Connected tech fights old-school thinking

Deloitte’s new survey of c-level executives finds corporate leaders attempting to prepare for increasingly digital and connected markets, but struggling to move past the old ways of doing business.

The 19-country survey included 1,600 executives from North America, Europe and Asia who represent companies with more than US$1 billion in revenue. Respondents were asked to rate their companies’ investments in technology and processes that anticipate the merging of the digital and physical worlds through autonomous technologies (things like the Internet of Things and artificial intelligence) and advanced data systems.

Only 15% of surveyed executives said they felt their companies were “highly prepared” for smart and autonomous technologies, and only 20% said their organizations were ready for “the emergence of new businesses or delivery models.”

However, higher numbers of respondents identified those very issues as having “the greatest impact” on their businesses in the next five years. Forty per cent said new business and delivery models would disrupt their business sectors in that timeframe, and 31% said smart and autonomous technologies would represent a major challenge.

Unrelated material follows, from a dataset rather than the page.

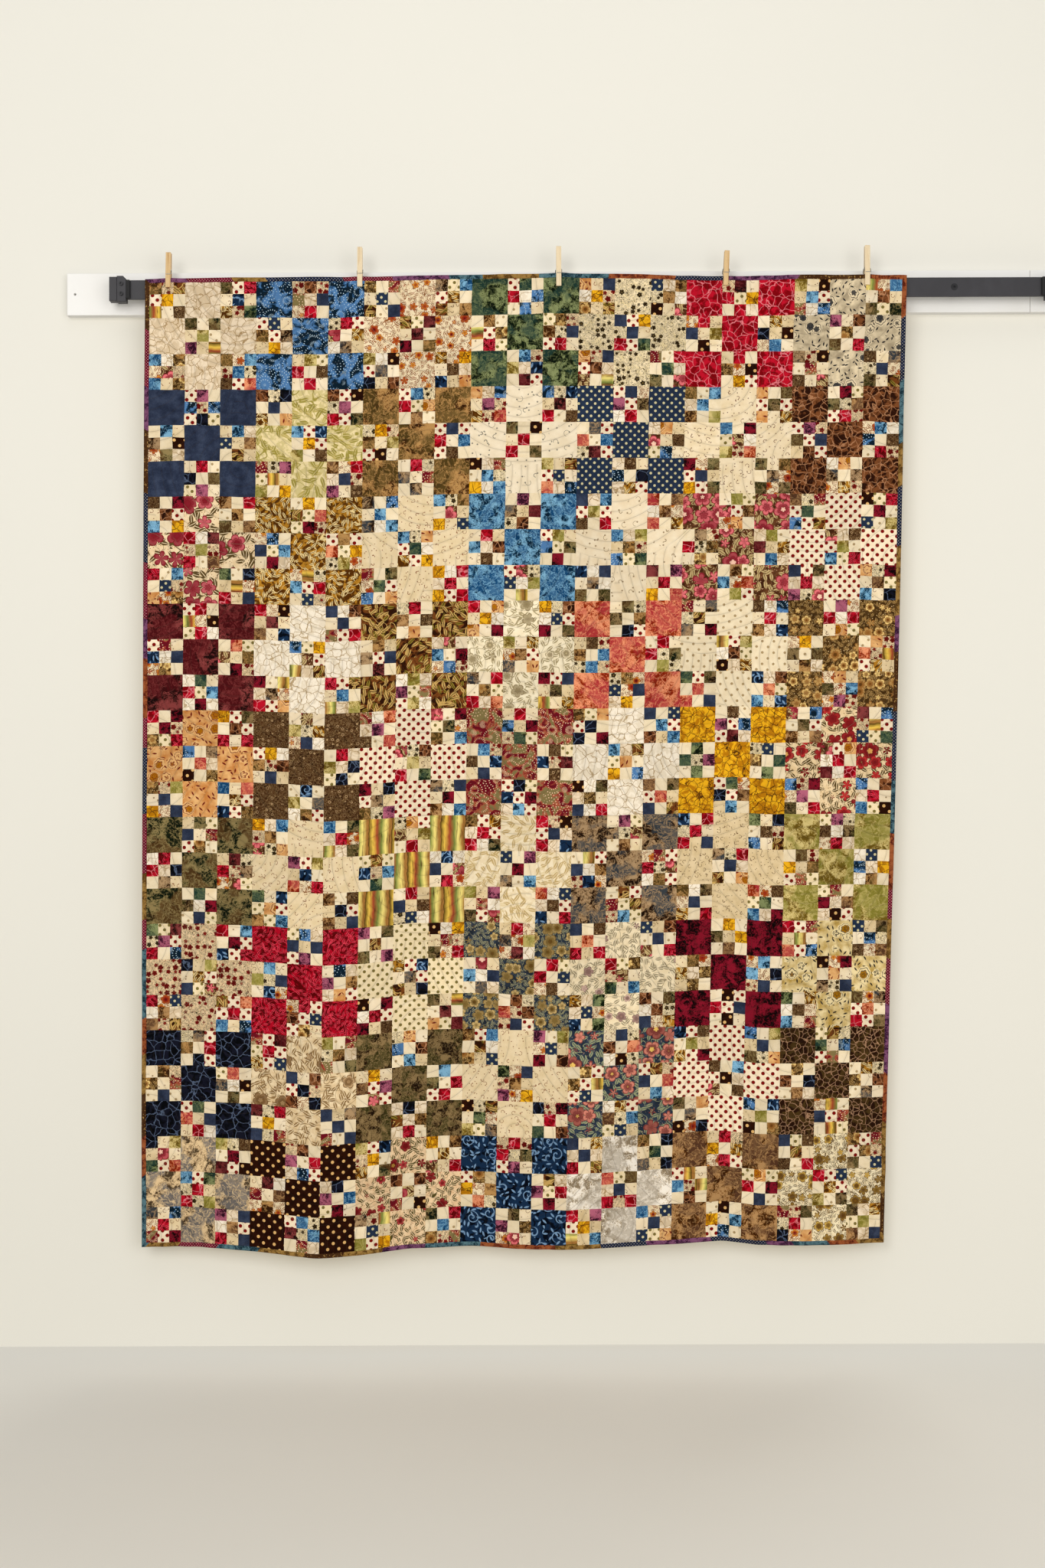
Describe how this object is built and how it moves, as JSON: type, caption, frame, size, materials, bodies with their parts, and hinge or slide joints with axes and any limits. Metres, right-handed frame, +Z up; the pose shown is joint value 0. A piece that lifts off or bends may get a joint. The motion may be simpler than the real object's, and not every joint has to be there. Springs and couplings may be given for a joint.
{
  "type": "quilt on a wall rail",
  "caption": "Scrap patchwork quilt pinned with wooden clothespins to a flat black steel rail that stands off a white header board on a wall.",
  "frame": {"origin": "on the wall plane, midway between the long header board's two wall-screw holes, level with the rail's centre line", "axes": "+Z up, +Y into the wall, +X to the viewer's right along the rail"},
  "size_m": [2.1966, 0.066, 2.109],
  "materials": {
    "white_painted_wood": "satin white paint",
    "black_steel": "fine textured black powder coat",
    "black_fastener": "black oxide",
    "stop_rubber": "matt",
    "pale_wood": "unfinished birch",
    "honey_wood": "aged birch",
    "spring_wire": "drawn wire",
    "patchwork_cotton": "quilted printed cotton",
    "batting": "needled cotton",
    "backing_cotton": "plain tone-on-tone cotton",
    "binding_cotton": "scrap-pieced folded cotton"
  },
  "bodies": {
    "rack": {"header_board_long": "white_painted_wood", "header_board_short": "white_painted_wood", "hem_backing": "backing_cotton", "hem_batting": "batting", "hem_binding": "binding_cotton", "hem_top": "patchwork_cotton", "rail": "black_steel", "rail_bolts": "black_fastener", "standoff_1": "black_steel", "standoff_2": "black_steel", "standoff_3": "black_steel", "standoff_4": "black_steel", "standoff_5": "black_steel"},
    "quilt": {"quilt_top": "patchwork_cotton", "quilt_batting": "batting", "quilt_backing": "backing_cotton", "quilt_binding": "binding_cotton"},
    "pin_1": {"pin_1_rear_lever": "honey_wood", "pin_1_spring_coil": "spring_wire"},
    "pin_1_front": {"pin_1_front_lever": "honey_wood", "pin_1_spring_arm": "spring_wire"},
    "pin_2": {"pin_2_rear_lever": "pale_wood", "pin_2_spring_coil": "spring_wire"},
    "pin_2_front": {"pin_2_front_lever": "pale_wood", "pin_2_spring_arm": "spring_wire"},
    "pin_3": {"pin_3_rear_lever": "pale_wood", "pin_3_spring_coil": "spring_wire"},
    "pin_3_front": {"pin_3_front_lever": "pale_wood", "pin_3_spring_arm": "spring_wire"},
    "pin_4": {"pin_4_rear_lever": "honey_wood", "pin_4_spring_coil": "spring_wire"},
    "pin_4_front": {"pin_4_front_lever": "honey_wood", "pin_4_spring_arm": "spring_wire"},
    "pin_5": {"pin_5_rear_lever": "pale_wood", "pin_5_spring_coil": "spring_wire"},
    "pin_5_front": {"pin_5_front_lever": "pale_wood", "pin_5_spring_arm": "spring_wire"},
    "stop_left": {"stop_left_block": "black_steel", "stop_left_bumper": "stop_rubber", "stop_left_clamp": "black_steel", "stop_left_screws": "black_fastener"},
    "stop_right": {"stop_right_block": "black_steel", "stop_right_bumper": "stop_rubber", "stop_right_clamp": "black_steel", "stop_right_screws": "black_fastener"}
  },
  "joints": [
    {"name": "quilt_swing", "type": "hinge", "parent": "rack", "child": "quilt", "pos_m": [-0.048, -0.0589, -0.0022], "axis": [-1, 0, 0], "range_deg": [0, 40]},
    {"name": "pin_1_lift", "type": "slide", "parent": "rack", "child": "pin_1", "axis": [0.0105, 0, 0.9999], "range_m": [0, 0.04]},
    {"name": "pin_1_squeeze", "type": "hinge", "parent": "pin_1", "child": "pin_1_front", "pos_m": [-0.79771, -0.05335, 0.039], "axis": [-0.9999, 0, 0.0105], "range_deg": [0, 6], "stiffness_Nm_per_rad": 0.3, "springref_deg": -34.38},
    {"name": "pin_2_lift", "type": "slide", "parent": "rack", "child": "pin_2", "axis": [0, 0, 1], "range_m": [0, 0.04]},
    {"name": "pin_2_squeeze", "type": "hinge", "parent": "pin_2", "child": "pin_2_front", "pos_m": [-0.396, -0.05335, 0.039], "axis": [-1, 0, 0], "range_deg": [0, 6], "stiffness_Nm_per_rad": 0.3, "springref_deg": -34.38},
    {"name": "pin_3_lift", "type": "slide", "parent": "rack", "child": "pin_3", "axis": [0, 0, 1], "range_m": [0, 0.04]},
    {"name": "pin_3_squeeze", "type": "hinge", "parent": "pin_3", "child": "pin_3_front", "pos_m": [0.021, -0.05335, 0.039], "axis": [-1, 0, 0], "range_deg": [0, 6], "stiffness_Nm_per_rad": 0.3, "springref_deg": -34.38},
    {"name": "pin_4_lift", "type": "slide", "parent": "rack", "child": "pin_4", "axis": [0.0523, 0, 0.9986], "range_m": [0, 0.04]},
    {"name": "pin_4_squeeze", "type": "hinge", "parent": "pin_4", "child": "pin_4_front", "pos_m": [0.37246, -0.05335, 0.03896], "axis": [-0.9986, 0, 0.0523], "range_deg": [0, 6], "stiffness_Nm_per_rad": 0.3, "springref_deg": -34.38},
    {"name": "pin_5_lift", "type": "slide", "parent": "rack", "child": "pin_5", "axis": [0.0087, 0, 1], "range_m": [0, 0.04]},
    {"name": "pin_5_squeeze", "type": "hinge", "parent": "pin_5", "child": "pin_5_front", "pos_m": [0.66824, -0.05335, 0.039], "axis": [-1, 0, 0.0087], "range_deg": [0, 6], "stiffness_Nm_per_rad": 0.3, "springref_deg": -34.38},
    {"name": "stop_left_slide", "type": "slide", "parent": "rack", "child": "stop_left", "axis": [1, 0, 0], "range_m": [0, 0.03]},
    {"name": "stop_right_slide", "type": "slide", "parent": "rack", "child": "stop_right", "axis": [1, 0, 0], "range_m": [-0.17, 0]}
  ]
}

“One reason for this lack of confidence could be that many executives also continue to focus on traditional business operations, as opposed to focusing on opportunities to create new value for their direct and indirect stakeholders,” said the report’s authors.

Such future-looking technology did not even register on the study’s ranking of current technological investment. Executives said internal operations (73%), marketing and sales tech (56%) and product development (48%) currently dominate their company’s technological investments.

A variety of issues surfaced when asked what was holding back proper investment and training to bring their organizations up to speed on modern business tech: “Lack of internal alignment about which strategies to follow” was the most-cited answer at 47% of respondents, followed by lacking collaboration with external partners at 38%, and “short-termism” at 37%.